Thursday, July 10, 2008

Time for Mystics to wake up

By Keith Henry

WASHINGTON- The Washington Mystics aren’t happy with the direction they’re going at the halfway point of WNBA play.

Head coach Tree Rollins stated, “It’s not where I thought we would be. Personally, I didn’t think we would be on six wins. I thought we would have at least double digit wins. We don’t want to get so far behind that you would look at after the (Olympic) break to catch up. It’s natural for players going into a break that we would lose a couple games, concentration wise. Then coming back from a break and take a couple games, concentration wise, to get it back together. So that’s four games that we can’t afford to lose. So as a staff, we’re trying to make them get the full picture that we have to win games.”

At 6-11 and three games behind Indiana and New York for a playoff spot, the Mystics cannot afford to dig a deeper hole for themselves. As they found out in 2007, it’s hard to climb out of a bad situation because even though the Mystics finished tied for the fourth playoff spot, New York got the nod on tiebreakers.

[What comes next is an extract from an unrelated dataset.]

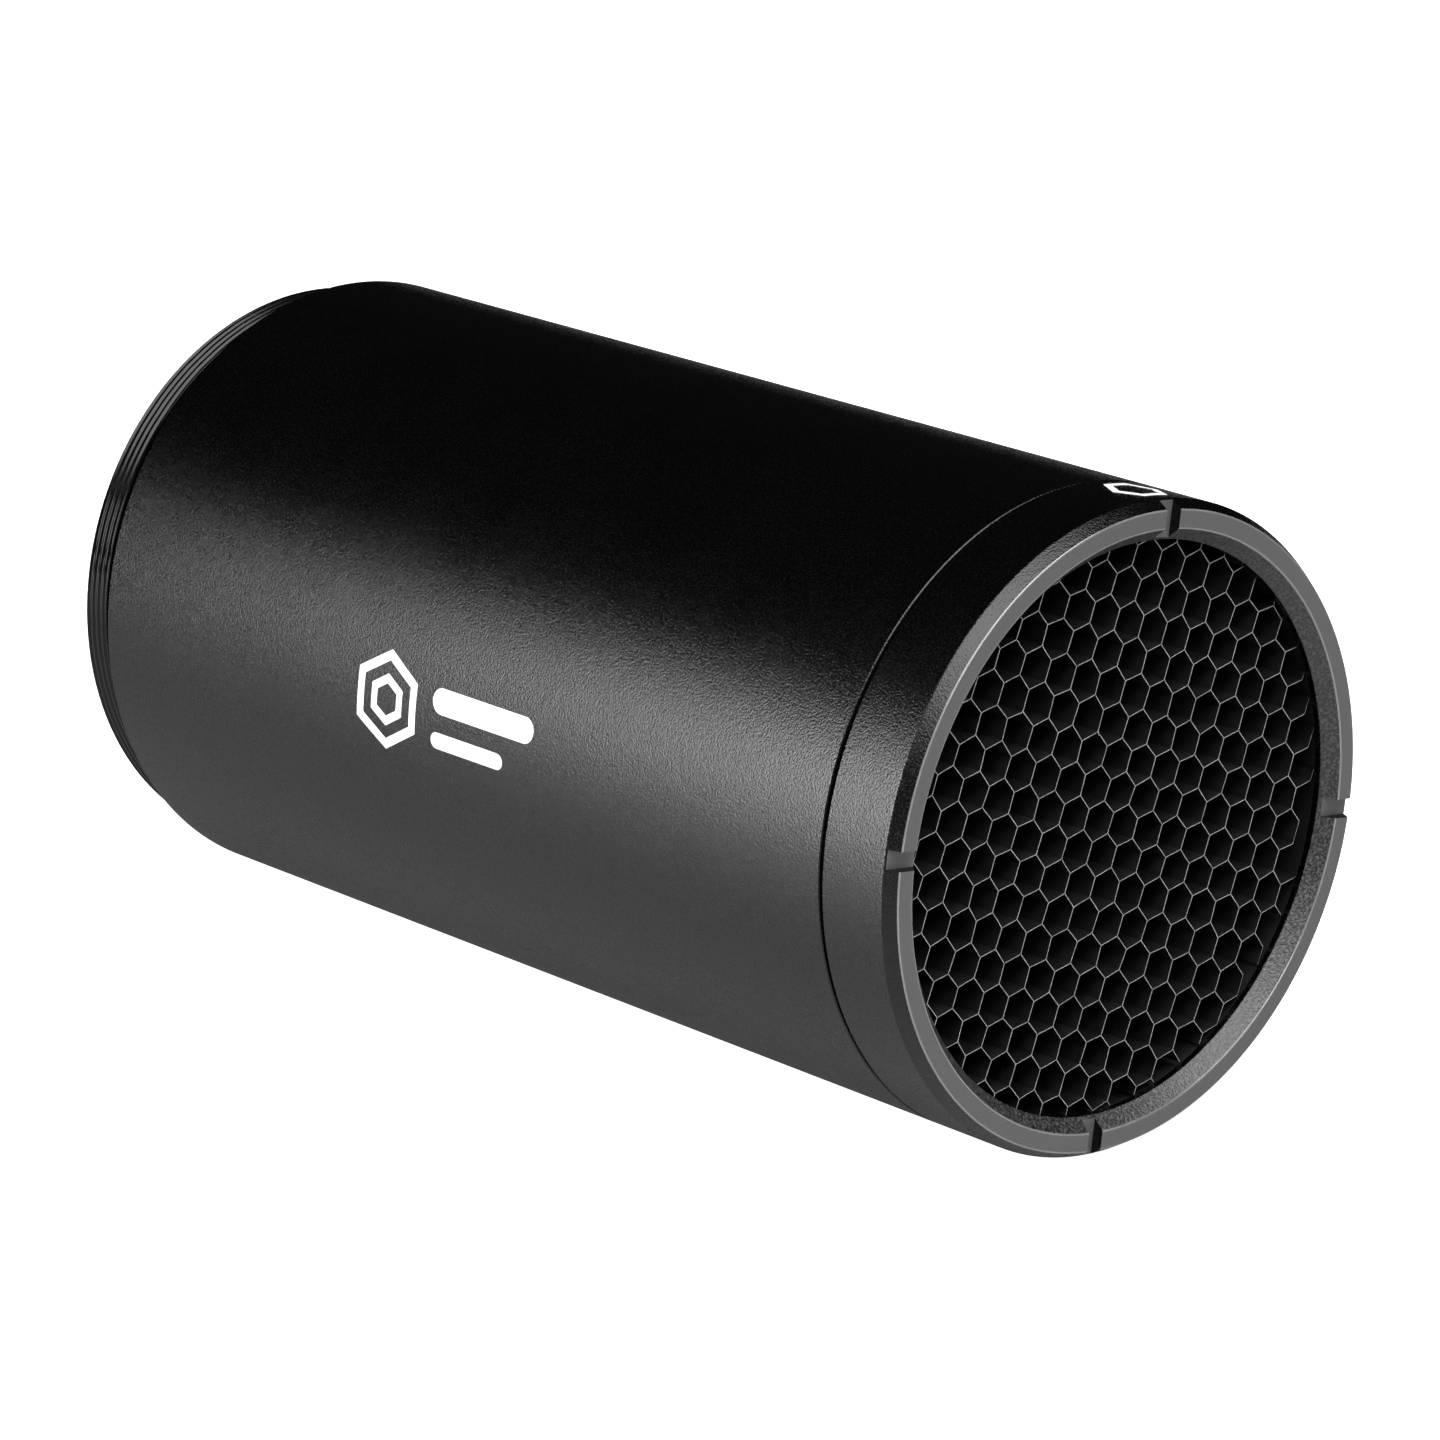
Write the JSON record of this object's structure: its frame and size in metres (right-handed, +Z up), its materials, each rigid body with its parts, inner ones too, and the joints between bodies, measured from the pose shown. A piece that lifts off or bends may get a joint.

The Mystics have lost three straight games to this point. They stare Indiana in the face on Tuesday at the Verizon Center and they know it doesn’t get much easier. The game with the Fever begins a stretch of eight of the next nine games against their Eastern Conference rivals.

The Mystics are 3-3 in their meetings against their own division. But the three wins were against teams below them in the standings in Chicago and Atlanta. The three losses, however, were to teams above the Mystics in Indiana, New York and Connecticut.

Of their eight games, the next five of them come against all the teams above them. But the Mystics are up to the task. Alana Beard summed up what needed to be done in three words, “Win. Just win.”

But it’s not that easy. First, the Mystics will have to stop hurting themselves with turnovers and various inconsistencies on defense and offense.

The first half of some games, the Mystics are notorious for starting games off slow not on the right track. Beard said, “First halves, we have got to find a way to turn the switch on. Unfortunately, we come out with the switch off (just about) every single game.”

Offensively, the Mystics are last in the league in scoring with a little over 70 points per game average. Defensively, the Mystics are fifth in the league, allowing 74.5 points per game. There are times when the defense has been questioned. But consistency is what they’ll have to work toward in order to win games and go back to the playoffs.

Second, head coach Tree Rollins is still looking for a stable, consistent lineup to put out on the court every game. But he knows the big three in Taj McWilliams-Franklin, Monique Currie and Alana Beard have to bring the pain every night in order for the Mystics to stand a chance. Beard leads the team in scoring with 19.5 a game, McWilliams-Franklin is second with 12.9 a game and Currie is third with 12.7 a game.

But just like anybody else in this world, they have letdowns and bad days. Unfortunately, those times cost the team heavily. Will the Mystics learn from the heartbreak in 2007 and not be doomed to repeat it?

The key to earning that elusive playoff spot for the Mystics according to McWilliams-Franklin is, “We just got to win games. That’s the bottom line. It’s not a secret formula. You just got to win games, gut it out. Everybody has a mindset that their going to do what it takes to win games. It’s not what looks good on the stat sheet. Some stuff you do, you’re never going to see on the stat sheet. Buckle down, gut it out and just do whatever we need to do to win.”

Obviously, the Mystics would not care to rehash 2007. But if they stay consistent and handle business at the optimum times, they will win games. By winning games, the Verizon Center will be rocking again in mid-September for the WNBA playoffs first round.